Mi viaje no terminó allí, porque siempre volvía a Marco Polo, una y otra vez, en tardes solitarias, de adolescente tímida, con aquel vinilo que compraron mis padres, como una joya, mientras leía. Poco a poco aprendí a descubrirle en cada banda sonora que acompañaba a una película. Reconocía sus claves, su admiración por la voz y por los instrumentos de viento, acompañados por los de cuerda, que en algunas ocasiones iban ganando más importancia. Unos niños de los bajos fondos, que crecen conviertiéndose en mafiosos, un amor lleno de candor, que con los años se torna en asco y desprecio, con el rostro de Deborah frente al espejo, mientras Noodles la contempla y sabe que todo es culpa suya...  






Y el viento, una vez más, convertido en la flauta, la trompeta, la armónica, el oboe, el saxofón, las trompas, acompañadas de una delicada melodía de una caja de música, que nos llevan por una historia de persecución del incansable Eliot Ness, en defensa de la Ley Seca. Una historia de amistad, de determinación y de pérdida, que a la vez me evoca la energía  de unos hombres dispuestos a luchar hasta el final y me emociona...

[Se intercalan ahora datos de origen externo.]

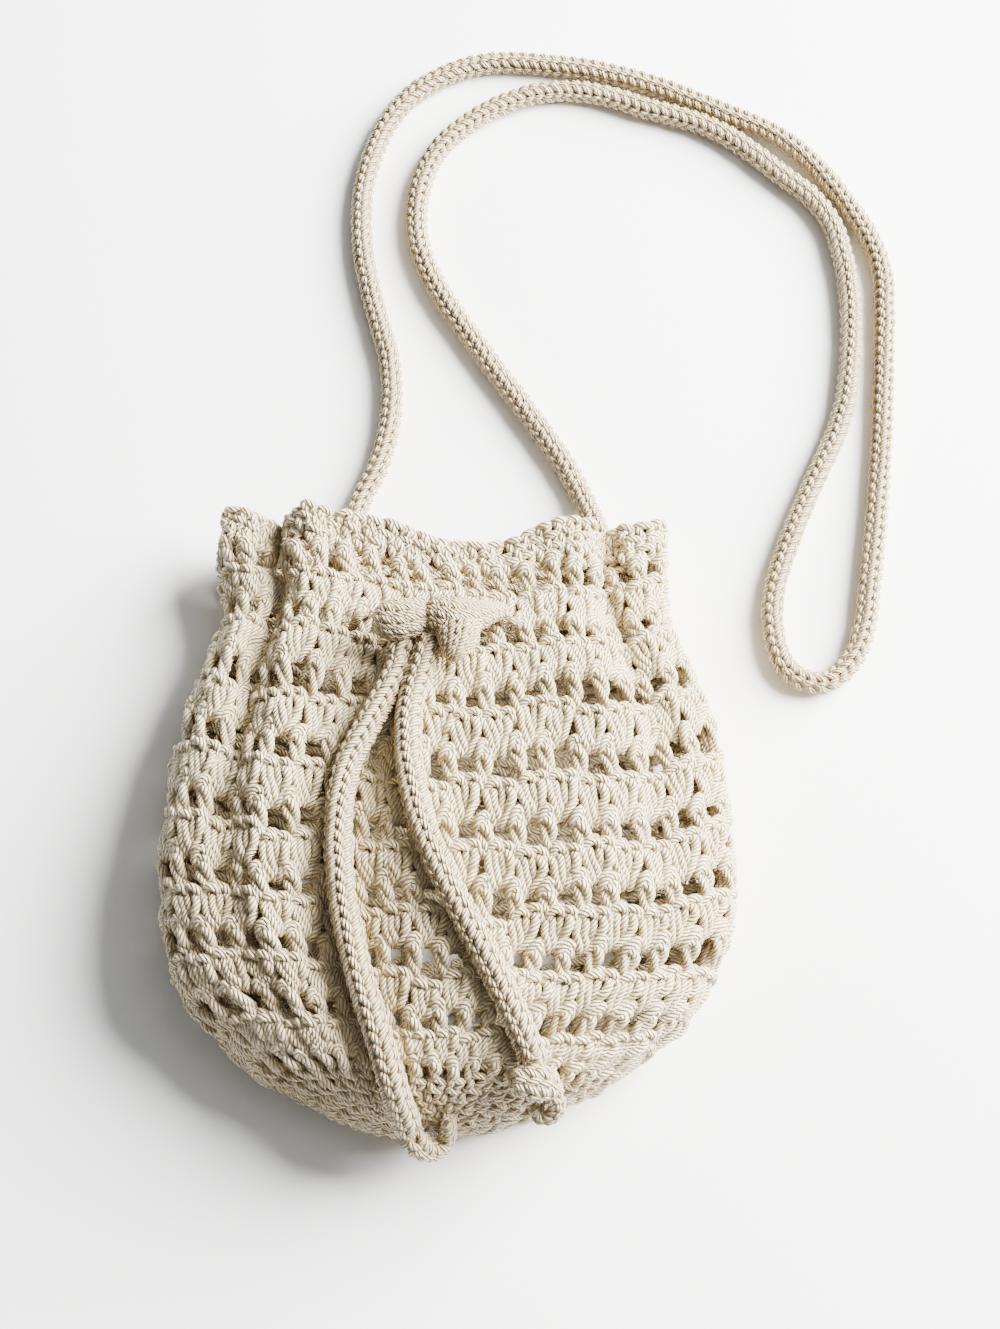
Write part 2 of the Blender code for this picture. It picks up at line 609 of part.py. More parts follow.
def main():
    for obj in list(bpy.data.objects):
        bpy.data.objects.remove(obj, do_unlink=True)
    cream = (0.72, 0.65, 0.54)
    pale = (0.76, 0.69, 0.58)
    add_bag(cream)
    knot = add_knot(pale)
    add_neck_cord(pale, knot)
    left = add_tail("drawstring_tail_left", LEFT_TAIL, pale, knot)
    right = add_tail("drawstring_tail_right", RIGHT_TAIL, pale, knot)
    add_tail_end("tail_end_loop", END_LOOP, END_LOOP_WIDTH, left, pale)
    add_tail_end("tail_end_knot", END_KNOT, END_KNOT_WIDTH, right, pale)
    add_strap(pale)


main()
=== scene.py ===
"""The looks of a crocheted drawstring bag that lies on its back, with its knot, tails and long strap.

Each round of crochet is made of yarn: small stitches drawn flat on a chart, repeated round the bag and laid on its
surface by Geometry Nodes. Metres, +Z up, the mouth towards +Y.
"""

import math
from collections import namedtuple

import bpy
import numpy as np
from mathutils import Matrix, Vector


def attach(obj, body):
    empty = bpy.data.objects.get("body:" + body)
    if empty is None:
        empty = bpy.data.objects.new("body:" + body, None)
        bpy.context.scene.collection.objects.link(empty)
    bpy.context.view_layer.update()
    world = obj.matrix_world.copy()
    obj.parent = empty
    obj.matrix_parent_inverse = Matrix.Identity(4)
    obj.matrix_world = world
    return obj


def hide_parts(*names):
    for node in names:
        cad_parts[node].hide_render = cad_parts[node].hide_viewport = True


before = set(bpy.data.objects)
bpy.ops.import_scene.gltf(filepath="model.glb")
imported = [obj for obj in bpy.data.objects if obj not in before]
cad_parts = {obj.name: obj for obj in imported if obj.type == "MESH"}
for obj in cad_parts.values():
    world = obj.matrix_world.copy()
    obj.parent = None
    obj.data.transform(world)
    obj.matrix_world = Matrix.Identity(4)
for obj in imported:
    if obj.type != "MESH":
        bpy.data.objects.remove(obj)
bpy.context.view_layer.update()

# The bag. Its width, length and depth are the CAD's. Its folds are up to 2.3 mm deeper, as the yarn rounds them off.
BAG_WIDTH = 0.212
BAG_LENGTH = 0.240
BAG_DEPTH = 0.056
FOLD_DEPTH = 0.0145
RIM_WAVE = 0.016
ROW_SKEW = 0.006
SKEW_START = 0.05
SKEW_FULL = 0.35
SKEW_EASE_AT_RIM = 0.6
FLAT_SINK = 0.0015
FRONT_POWER = 2.5
BACK_POWER = 2.7

# The grid of the bag's surface, and how far and how often its normals are averaged
FINE_COLUMNS = 480
FINE_ROWS = 161
NORMAL_REACH = 5
NORMAL_PASSES = 4

# The rows of the crochet, as shares of the way from the middle of the base to the rim, and their stitches
BASE_SHARE = 0.18
RIM_SHARE = 0.02
BANDS = 9
POSTS_ROUND = 40
FIRST_POST = 1.5
DRAWSTRING_BAND = 7
DRAWSTRING_FIRST_POST = 2.5
RIM_ROUNDS = 3
RIM_STITCHES = 62
RIM_FOOT_IN_BAND = 0.52
BASE_ROUNDS = (6, 12, 18, 24, 30, 35)
BASE_OPEN_MIDDLE = 0.3
BASE_SHIFT = 0.4

# The yarn's thickness, and the number of sides that it is drawn with
BAG_YARN = 0.0028
BASE_YARN = 0.0024
RIM_YARN = 0.0029
TAIL_YARN = 0.0029
TAIL_END_YARN = 0.0027
CURL_YARN = 0.0024
STRAP_YARN = 0.0025
KNOT_YARN = 0.0026
SEWN_YARN = 0.0018
NECK_YARN = 0.0017
YARN_SIDES = 8
FINE_YARN_SIDES = 6

# How far the stitches lie off their places, as shares of a stitch, and how the yarn and the rows waver
BAND_UNEVENNESS = 0.09
RIM_UNEVENNESS = 0.14
BASE_UNEVENNESS = 0.08
CORD_UNEVENNESS = 0.022
STRAND_WOBBLE = 120.0
WOBBLE_SHARE = 28.0
ROW_WOBBLE = 26.0
BAG_ROW_DRIFT = 0.0050
FLOOR_HEIGHT = 0.0
CHART_EDGE = 0.0005
TWIST_OFFSET = 0.00037

# How deep the stuffing and the inner sides of the yarn count as, for the shade painted into their colour in the gaps
# between the stitches
CORE_SHADE_DEPTH = -0.0012
INNER_SIDE = -0.15
INNER_LIFT = 0.008

# The cords. The one in the neck is 0.2 mm thinner than the CAD's, so that it stays inside its row.
NECK_CORD_DIAMETER = 0.0040
TAIL_DIAMETER = 0.0098
STRAP_DIAMETER = 0.0086
GUIDE_STEP = 0.0016
GUIDE_SIDES = 20
GUIDE_END_SHARE = 0.45
GUIDE_LEAST_TAPER = 0.0015
CURVE_STEPS = 24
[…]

Y de aquí, a la apoteosis del viento en todas sus manifestaciones, en una banda sonora que lleva los coros a un nivel superior, junto al fagot, la flauta, el oboe, que tiene su pieza clave... Un escalofrío recorre mi piel cuando la escucho, y recuerdo las veces que la escuché en casa de mis padres. Todos los instrumentos, en una partitura grandiosa y que inexplicablemente no ganó el Oscar. Cazurros... 





Nunca dejaré de escuchar la música de Ennio Morricone, por muchos años que pasen y ya esté en compañía de otros genios que nos dejaron antes que él. Nunca podré escuchar un coro de sus bandas sonoras sin intentar cantar, ni podré dejar de admirar a esos músicos que se enfrentan a los instrumentos de viento, con valentía y pasión, como hizo él, siendo un niño. Un soñador que me ha acompañado toda mi vida de cinéfila, en los buenos y en los malos momentos, en los enamoramientos, en las rupturas, en el paso de los años, desde la infancia hasta ahora, que evoco el descubrimiento de su música, en la forma en la que dominaba los instrumentos de viento, como buen trompetista. Como un genio que creció sin imaginar que a día de hoy, al conocer su muerte, muchos nos hemos sentido tristes y huérfanos de esa maestría, por mucho que quede su obra, porque ya no nos volverá a regalar una obra maestra más... Somos como aquel niño, Salvatore, que crece en un pueblo en el que todo su mundo es el cine, y por mucho que hayamos crecido, siempre, siempre, estarán las películas que nos enamoraron, y la música creada por Ennio Morricone, el hombre que dominaba el viento... Hasta siempre, maestro, su música jamás morirá, y permanecerá en nuestra memoria, emocionándonos, sacándonos una sonrisa o una lágrima por una historia de amor frustrado, como en Cinema Paradiso.